2. Align Culture with Your Core Values
Has your business established its core values? If you have employees, it’s critical to share these so that everyone understands what you expect from them, what they should expect from you, and what customers should expect from your brand.
If transparency and honesty are vital to you as a business owner or leader, reflect that in your company culture. Have open communication and honest conversations that keep your team in the loop and feeling secure. Be an example of the values you want the company to embody and set expectations for the team to adhere to those values, too.
By sharing your core values with the team, you will help mold the culture you want. Doing so will attract top talent best suited for your organization, all while influencing how those individuals represent your brand out in the field.
3. Communicate Your Culture to Team Members
Contractors in the HVAC and plumbing industry tend to operate through remote or distributed teams, making it tough to effectively share company culture and values. A lack of communication with your current employees can severely stunt the growth of your culture. Minimally communicating company culture can be problematic for new team members since they receive little-to-no face-time with coworkers.
When employees don’t understand the expectations and values held in your business, how can you expect your team to uphold those values?
For companies that operate in remote or distributed teams, you'll need to document what you expect from your business and the company culture behind it. Whether this is a physical document or business webpage, clearly articulate your core values, performance expectations, and how employees will be assessed. Remember to remain inspirational and approachable versus overly restrictive.

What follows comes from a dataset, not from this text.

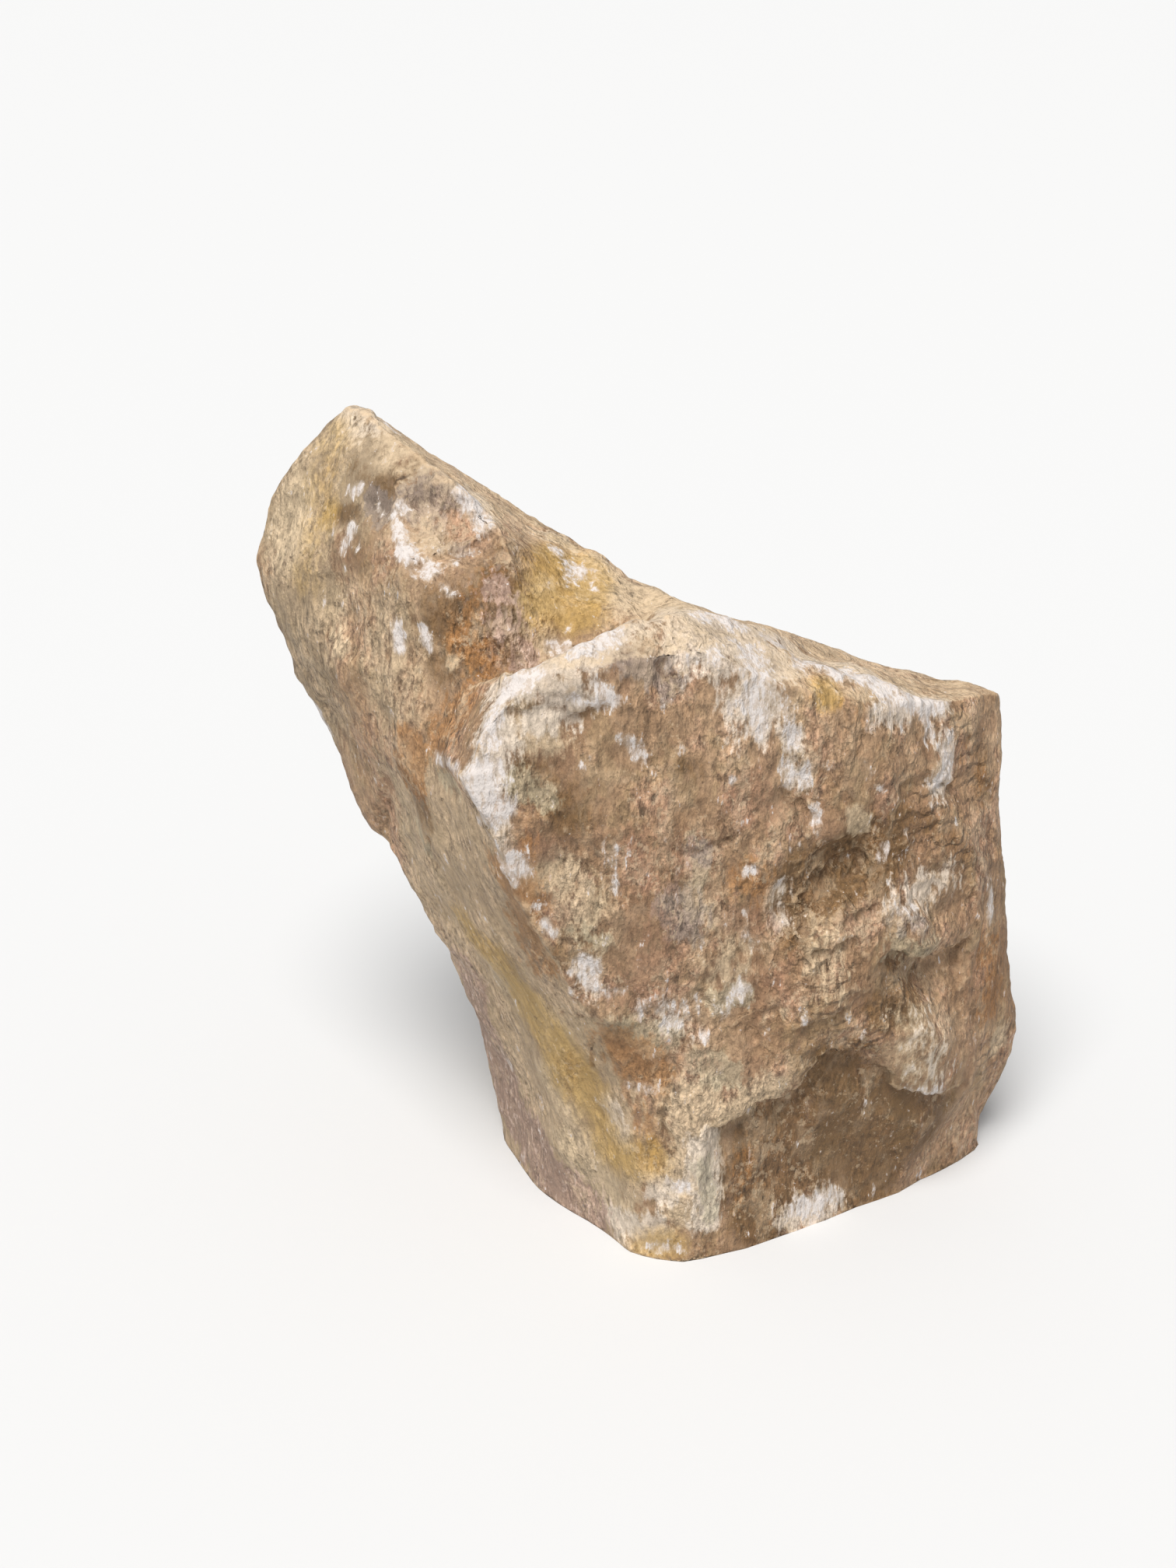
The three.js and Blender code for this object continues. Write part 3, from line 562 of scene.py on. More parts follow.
# Marks, listed: a radius in mm, a strength, and places in the view's frame.
marks = {
    # white bruises, where the stone was knocked and crushed
    "bruise": [
        (2.2, 0.9, (476, 533), (490, 543), (503, 553)), (1.5, 0.9, (450, 632), (460, 628)),
        (1.8, 1, (452, 678), (446, 692), (442, 703)), (1.3, 0.8, (484, 652), (489, 660)),
        (2, 1, (520, 652), (508, 666), (514, 686)),
        (2.2, 1.35, (516, 705), (530, 718), (545, 728), (557, 731)),
        (1.8, 1.35, (558, 712), (572, 695), (588, 676), (600, 656)),
        (2.6, 1.3, (600, 632), (612, 642), (620, 652), (624, 668)),
        (1.6, 1.1, (566, 722), (590, 712), (612, 706), (624, 700)),
        (1.5, 0.9, (575, 755), (580, 762)), (1.8, 1, (508, 802), (511, 815), (513, 832)),
        (1.4, 0.9, (541, 806), (548, 820), (552, 830)), (1.6, 1, (714, 701), (722, 710)),
        (2, 1, (731, 724), (740, 732), (735, 742)), (1.2, 0.8, (764, 757)),
        (2.4, 1.1, (718, 834), (740, 834), (768, 828), (792, 816)),
        (3, 1.1, (642, 898), (652, 886), (668, 874), (682, 864)),
        (1.8, 0.9, (766, 882), (780, 892), (786, 903)),
        (1.7, 0.9, (738, 900), (755, 907), (775, 907)), (2.6, 1, (636, 912), (634, 935), (630, 955)),
        (3.6, 1.1, (622, 982), (616, 1005), (620, 1028), (636, 1046)),
        (2.6, 1, (640, 985), (632, 1010)), (1.8, 0.9, (562, 974), (578, 984), (592, 996)),
        (1.6, 0.8, (618, 1058), (636, 1085), (650, 1110), (662, 1135)),
        (1.7, 1, (660, 1100), (672, 1122)), (1, 0.8, (690, 1166)), (1.5, 1, (702, 1186), (708, 1200)),
        (1.6, 1.1, (745, 1236), (758, 1242), (766, 1250)), (1.6, 1.1, (752, 1258), (762, 1270)),
        (1, 0.9, (730, 1250)), (1.4, 0.9, (788, 1280), (800, 1275)),
        (2.8, 0.65, (832, 1302), (850, 1298), (872, 1302)), (2, 0.7, (858, 1315), (882, 1322)),
        (1.6, 0.8, (896, 1288), (900, 1310), (903, 1335)),
        (1.7, 0.9, (806, 955), (816, 962), (824, 974)), (1.2, 0.8, (795, 952), (808, 958)),
        (1.8, 0.6, (776, 1084), (786, 1092), (790, 1110)), (1, 0.5, (790, 1125), (794, 1150)),
        (2.4, 1, (900, 792), (925, 797), (955, 807)), (2, 0.9, (890, 852), (908, 845), (930, 838)),
        (5.4, 0.85, (962, 845), (978, 870), (985, 895)),
        (3.4, 0.8, (965, 900), (972, 920), (968, 935)),
        (3, 0.8, (985, 822), (1010, 835), (1030, 852)),
        (1.5, 0.9, (1010, 900), (1014, 930), (1018, 948)), (1.8, 1.1, (1022, 945), (1016, 962)),
        (2, 1.05, (1012, 985), (1020, 1000)), (1.8, 0.95, (1040, 985), (1034, 1006)),
        (1.5, 0.6, (1052, 982), (1074, 985)),
        (3.2, 1.2, (1045, 850), (1075, 858), (1105, 868), (1125, 880)),
        (2.8, 1.2, (1140, 890), (1170, 900), (1205, 908)), (2.2, 0.9, (1090, 862), (1130, 890)),
        (2, 0.7, (1130, 905), (1140, 925)), (2, 0.7, (1155, 905), (1160, 930)),
        (2, 0.8, (1190, 918), (1196, 940)), (3.4, 0.8, (1212, 958), (1216, 985), (1208, 1005)),
        (2.4, 0.6, (1205, 1010), (1206, 1030)), (1, 0.8, (943, 1003)),
        (1.2, 0.6, (1115, 985), (1120, 998)), (1.2, 0.7, (1128, 1012), (1137, 1018)),
        (1.3, 0.9, (1045, 1040), (1050, 1055)), (1.5, 0.5, (1052, 1066), (1062, 1084)),
        (0.9, 0.9, (1166, 1068)), (1.4, 0.6, (1138, 1090), (1134, 1106)), (1.2, 0.5, (1230, 1056)),
        (1.2, 0.8, (958, 1121), (970, 1120)), (1.7, 0.9, (1003, 1140), (1008, 1160)),
        (1.4, 0.8, (1008, 1178), (1012, 1192)), (1.1, 1, (961, 1173)),
        (1.6, 0.7, (966, 1208), (972, 1222)), (2.6, 0.8, (1158, 1166), (1175, 1170)),
        (3, 0.7, (932, 1300), (942, 1282), (952, 1272)), (1.2, 0.8, (1034, 1302), (1037, 1316)),
        (2, 0.7, (1165, 1400), (1190, 1408), (1212, 1402)),
        (2.6, 1, (1022, 1554), (1048, 1548), (1070, 1538)), (1.8, 0.7, (1274, 1130), (1276, 1180)),
        (1.8, 0.7, (812, 1395), (835, 1400)), (1.8, 0.6, (770, 1425), (790, 1440)),
        (1.8, 0.6, (862, 1520), (880, 1528)), (1.6, 0.8, (835, 1605), (868, 1606)),
        (1.4, 0.7, (643, 1350), (652, 1370)),
    ],
    # wide pale worn stone
    "chalk": [
        (5, 0.8, (462, 525), (480, 545)), (4, 0.8, (612, 632), (626, 658)), (4.5, 1, (720, 690)),
        (6, 1, (705, 850), (740, 838), (790, 812), (840, 795)),
        (6, 1, (860, 790), (920, 800), (980, 815)), (5, 0.9, (640, 890), (690, 880), (740, 895)),
        (5, 1, (640, 925), (640, 960), (620, 1000)), (4, 0.9, (690, 925), (730, 925)),
        (3, 0.8, (640, 1060), (665, 1115)), (7, 1, (890, 825), (940, 830), (985, 850)),
        (8, 0.8, (970, 860), (975, 915)), (3.4, 0.8, (1020, 950), (1025, 1000)),
        (5, 1, (1020, 835), (1080, 856), (1140, 880), (1205, 900)),
        (4, 0.8, (1135, 915), (1160, 920)), (4.5, 0.8, (1212, 960), (1210, 1010)),
        (5, 0.6, (850, 1305), (880, 1330)), (4, 0.7, (1000, 1150), (1008, 1185)),
        (6, 0.7, (1160, 1170), (1190, 1150), (1215, 1130)), (6, 0.55, (1190, 1330), (1200, 1390)),
        (5, 0.8, (1020, 1565), (1066, 1544)), (4, 0.6, (750, 1245), (765, 1275)),
        (4.5, 1, (908, 1470), (908, 1570)), (4, 0.8, (780, 1425), (800, 1465)), (5, 0.8, (850, 1530)),
        (5, 0.9, (790, 1565), (840, 1590)),
    ],
    # the lobe's paler, greyer stone
    "pale": [
        (16, 1, (380, 660), (410, 560), (450, 600)), (15, 0.9, (390, 760), (400, 900)),
        (12, 0.7, (500, 800), (500, 900)), (9, 0.6, (500, 990), (520, 1060)),
    ],
    # grey spots
    "ash": [
        (5, 1.2, (535, 645), (555, 632), (578, 628)), (3.5, 1, (548, 668), (565, 672)),
        (3, 1, (545, 618), (570, 620)), (3.4, 1.1, (482, 645), (492, 660)),
        (4, 1, (805, 845), (822, 850), (840, 860)), (3.4, 0.9, (850, 860), (862, 880)),
        (3.5, 0.8, (905, 812), (925, 808)), (2.5, 1, (992, 852)), (3, 0.8, (895, 1090), (905, 1100)),
        (4.5, 0.7, (575, 690), (590, 695)), (5, 0.9, (870, 1165), (885, 1190)),
        (4, 0.8, (1160, 1180), (1185, 1186)),
    ],
    # pale green-grey
    "moss": [
        (5, 1, (800, 1325), (860, 1335)), (4.5, 1, (900, 1365), (935, 1385)),
        (3.5, 0.8, (905, 1500), (915, 1560)), (4, 0.9, (570, 990), (580, 1005)),
        (3, 0.8, (535, 1060), (550, 1095)), (5, 0.7, (660, 1000), (700, 1030)),
        (4, 1, (925, 1290), (950, 1280)), (5, 0.8, (1155, 1220), (1200, 1225)),
        (4, 0.7, (890, 1080), (900, 1130)), (4, 0.6, (745, 1200), (775, 1215)),
    ],
    # yellow, waxy calcite
    "honey": [
        (8, 0.6, (430, 560), (425, 600), (415, 630)), (4, 0.8, (425, 655), (418, 668)),
        (7, 0.6, (400, 690), (385, 740)), (7, 1.3, (748, 740), (738, 775)),
        (7, 1, (715, 720), (700, 770)), (6, 0.7, (720, 690), (760, 720)),
        (7, 0.9, (600, 1192), (640, 1230), (680, 1290)),
        (8, 1, (680, 1290), (710, 1350), (745, 1400)),
        (7, 0.9, (745, 1400), (790, 1480), (830, 1490)), (5, 0.9, (830, 1605), (860, 1600)),
        (4.5, 1.1, (1062, 888)),
    ],
    # orange
    "amber": [
        (5, 1.5, (525, 965), (526, 1003)), (5, 0.9, (595, 820), (625, 850)),
        (5, 0.7, (640, 740), (600, 790)), (4, 0.7, (555, 672)),
        (6, 0.8, (640, 1110), (665, 1170), (690, 1240)),
        (6, 1, (650, 1120), (665, 1160), (690, 1230)), (6.5, 1.1, (795, 1345), (830, 1375)),
        (6.5, 1, (600, 905), (580, 935), (570, 955)), (5, 0.8, (675, 1085)),
        (6, 0.9, (1275, 1210), (1280, 1240), (1275, 1290)), (5, 0.9, (955, 1128), (975, 1145)),
        (5, 0.6, (1080, 900), (1100, 920)), (6, 0.6, (950, 1480), (960, 1530)),
        (4, 0.6, (825, 1425), (840, 1480)), (5, 0.5, (1220, 930), (1260, 1000)),
    ],
    # rust red
    "rust": [
        (4.5, 1.1, (672, 1086), (690, 1090)), (3.5, 1, (700, 1168), (715, 1178)),
        (8, 0.8, (820, 1090), (860, 1110)), (5, 0.5, (760, 1030)), (6, 0.8, (965, 1020), (995, 1050)),
        (4, 1.1, (838, 1240), (858, 1232)), (6, 0.9, (800, 1265), (825, 1285)),
        (5, 0.9, (950, 1185), (985, 1195)), (5, 0.6, (845, 1180), (850, 1220)),
        (5, 0.8, (1265, 1220), (1262, 1260)), (4, 0.7, (1020, 1230), (1000, 1260)),
        (5, 0.7, (870, 1355), (895, 1365)),
    ],
    # brown crust
    "crust": [
        (7, 1, (600, 1250), (622, 1330)), (9, 1, (622, 1330), (655, 1420)),
        (9, 1, (655, 1420), (700, 1500)), (8, 0.9, (700, 1500), (760, 1560)),
        (3.5, 0.9, (670, 835), (675, 850)), (5, 0.6, (640, 760), (650, 810)),
    ],
    # pale sandy stone, and painted highlight on the saddle, the ledge tops and the near edge
    "sandAndHighlight": [
        (8, 1, (770, 740), (820, 770), (850, 775)), (6, 1, (850, 770), (885, 785)),
        (8, 0.8, (380, 640), (370, 700)), (6, 0.8, (440, 550), (430, 560)),
        (6, 0.8, (700, 760), (680, 800), (700, 830)), (6, 0.9, (660, 920), (700, 945)),
        (6, 1, (900, 1410), (905, 1480)), (7, 1.1, (893, 1420), (893, 1550)),
        (6, 0.9, (940, 1440), (985, 1405)), (8, 0.7, (1180, 1330), (1195, 1380)),
        (8, 1, (740, 1480), (790, 1550)), (7, 0.7, (950, 1220), (930, 1250)), (5, 0.9, (1282, 1340)),
        (7, 1.1, (650, 1260), (700, 1320)), (7, 0.8, (705, 1380), (735, 1430)),
        (3, 0.9, (430, 820), (436, 834)), (2, 0.9, (584, 852)), (6, 0.6, (890, 1160), (920, 1190)),
        (8, 0.7, (715, 1120), (745, 1180)), (8, 0.6, (1060, 1220), (1080, 1280)),
        (3, 0.9, (1098, 1050), (1108, 1064)),
    ],
    # dull olive brown, and painted shade in the hollows, under the nose and on the lower right face
    "oliveBrownAndShade": [
        (12, 1.1, (1180, 1450), (1080, 1470), (1010, 1500)), (9, 1.4, (990, 1460), (985, 1550)),
        (8, 0.9, (585, 790), (590, 840)), (5, 0.5, (455, 600), (480, 640)),
        (10, 1, (1150, 1440), (1116, 1518)), (10, 1, (1060, 1390), (1180, 1440)),
        (8, 1.4, (1120, 1098), (1075, 1120), (1040, 1145)), (5, 1, (1028, 1150), (1028, 1210)),
        (5, 0.8, (1130, 1080), (1160, 1060)), (8, 1.3, (1165, 1250), (1158, 1290)),
        (6, 0.8, (1050, 1365), (1110, 1352)), (7, 0.9, (990, 1460), (1030, 1470)),
        (7, 0.8, (655, 990), (690, 1010), (730, 1045)), (3, 0.6, (880, 985), (898, 992)),
        (8, 0.8, (650, 740), (650, 800)), (6, 0.8, (535, 1020), (540, 1045)),
        (10, 0.5, (450, 900), (470, 960)), (8, 0.5, (500, 740), (470, 720)),
        (2.5, 0.9, (440, 662), (456, 660)), (4, 0.9, (485, 640), (492, 625)),
        (3, 0.9, (510, 614), (540, 595)), (5, 0.6, (1255, 950), (1270, 1020)),
        (6, 0.6, (1190, 1060), (1240, 1100)), (5, 0.8, (920, 1480), (935, 1540)),
    ],
    # ledges broken one over another, given a bump and a painted shadow under each ledge
    "shelf": [
        (6, 0.5, (1232, 915), (1245, 960), (1250, 1015)), (5, 0.6, (1190, 1040), (1240, 1090)),
        (5, 0.6, (1080, 1300), (1110, 1340)), (5, 0.5, (1045, 1230), (1070, 1260)),
        (5, 0.6, (1270, 1350), (1268, 1376)),
    ],
}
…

4. Encourage Open Communication and Feedback from Employees
Transparency and open communication in the workplace are crucial to developing a robust company culture. When concerns arise, workers should have the ability to speak out—without fear—when they deem it's necessary. By reducing any formality and presenting a casual and laid-back approach to worker communication, there are fewer chances employees will remain quiet on important issues.
The more your employees communicate, the easier it will be for you to provide resolutions to issues. Encouraging a transparent environment where communication and feedback are welcome gives you a broader understanding of where your company could use improvements to strengthen your company culture.
5. Set Aside Time for Engagement
Dispersed and remote positions aside, your technicians should always feel part of your team. As such, you must set aside time for engagement and establish routine communication methods with your workers. Carving out time for employees to interact with one another allows technicians to feel part of the team and make it easier to request assistance from other staff members when they need it.
Consider incorporating virtual conference platforms like Zoom to hold virtual "water coolers" as an excellent way for new and old techs to meet and chat remotely. You can also consider planning monthly meetings or training sessions where techs can hang out, catch up, and discuss concerns.
Designated time to mingle and work through various scenarios strengthens the overall "team" aspect of your company culture.
Strengthen Your Company Culture as a Team
While maintaining a robust company culture with a dispersed or remote team can be a job in itself, it's a task that's definitely worth it. When you incorporate open communication and feedback, establish core company values, and set time aside for engagement, your technicians can feel the power of strong company culture. Take these steps, and you'll create a positive and profitable work environment.